A typical problem among IT support personnel is the reluctance to take initiative to solve problems before they become obvious to the users. Due to lack of resource commitment by operational management, there is often a lack of available resources to address problems, a lack of internal checks and balances, a lack of adequate in-house capabilities and a belief that someone else has solved the last detail of a problem. Hence, there is a tendency to let things "break" in order to allow upper management to see things fail, hoping that management with high enough authority will notice. If complaints from high enough places are loud enough, it is assumed, then the authority will be granted to expand budgets and solve the problem. Rather than a can-do attitude, there is a "can't afford it" or a "can't do" attitude that creates contention and hurts productivity and profitability, and even drives away people who perceive themselves to be constrained by the environment.
Another typical problem in IT, which has existed since the invention of the computer and the high priesthood of the computer operator and programmer, is the tendency to solve a problem in a way that is convenient to the programmer, not to the end user.

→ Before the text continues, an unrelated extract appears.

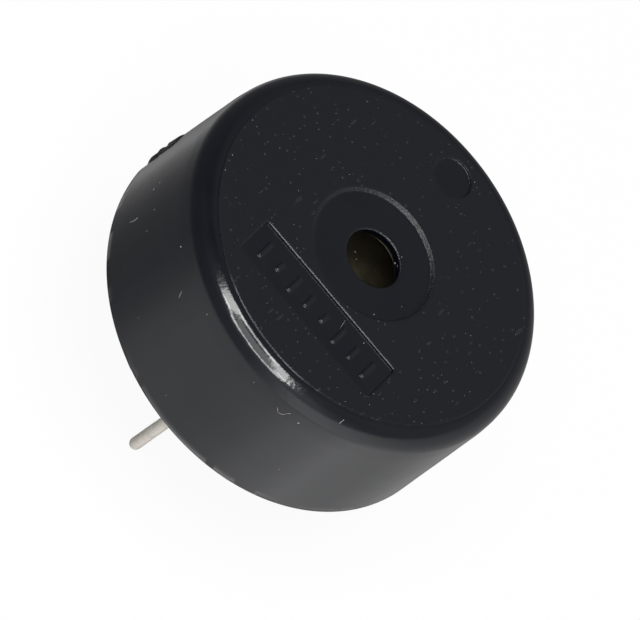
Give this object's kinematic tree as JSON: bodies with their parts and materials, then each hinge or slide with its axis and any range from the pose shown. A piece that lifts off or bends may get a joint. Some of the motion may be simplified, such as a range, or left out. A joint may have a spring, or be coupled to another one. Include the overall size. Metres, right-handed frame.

As a consequence, the user frequently has to develop a workaround rather than initiating the procedure to get changes needed to make the problem go away. It is not a matter of lack of training in use of the database management tools, although lack of understanding of how the database management system is designed, but it is often a problem of lack of understanding about how information is expected to be used. Complicated solutions are often needed to solve seemingly simple problems, while simple solutions can create complications. A good example is the whole problem of case sensitive, date sensitive and any character-specific sensitive search of a database. A well-designed and programmed search engine can recognize case insensitive search requests, dates in any format and the lack of a leading zero in a numeric field. It is just more complicated to program because it takes a larger search dictionary, a dictionary with characters seldom, if ever used. However, it is more complicated for the users when it is not so programmed.
A significant problem is the lack of system-level knowledge by support staff and professionals about the nature of the business operational problems to be addressed and solved. In a law firm, there is chasm between staff support management and professional management, each addressing different problems, but neither understanding fully the needs, operations or skill set of the other. The same thing happens at a university, although like a university, a patent law firm often has professional personnel who have experience doing what some of the technical support staff are charged with doing.
A further problem in a law firm, or an insurance company for that matter, is the difficulty in getting and keeping good IT people. Operations are information intensive; yet the economy does not yet pay secondary professionals in a service business the same as those same professionals when they are the primary income producers of the operation.
As a professional service firm grows and matures, it needs to be aware of the sources of frustration and tension and do all it can to solve these problems in a timely, cooperative manner.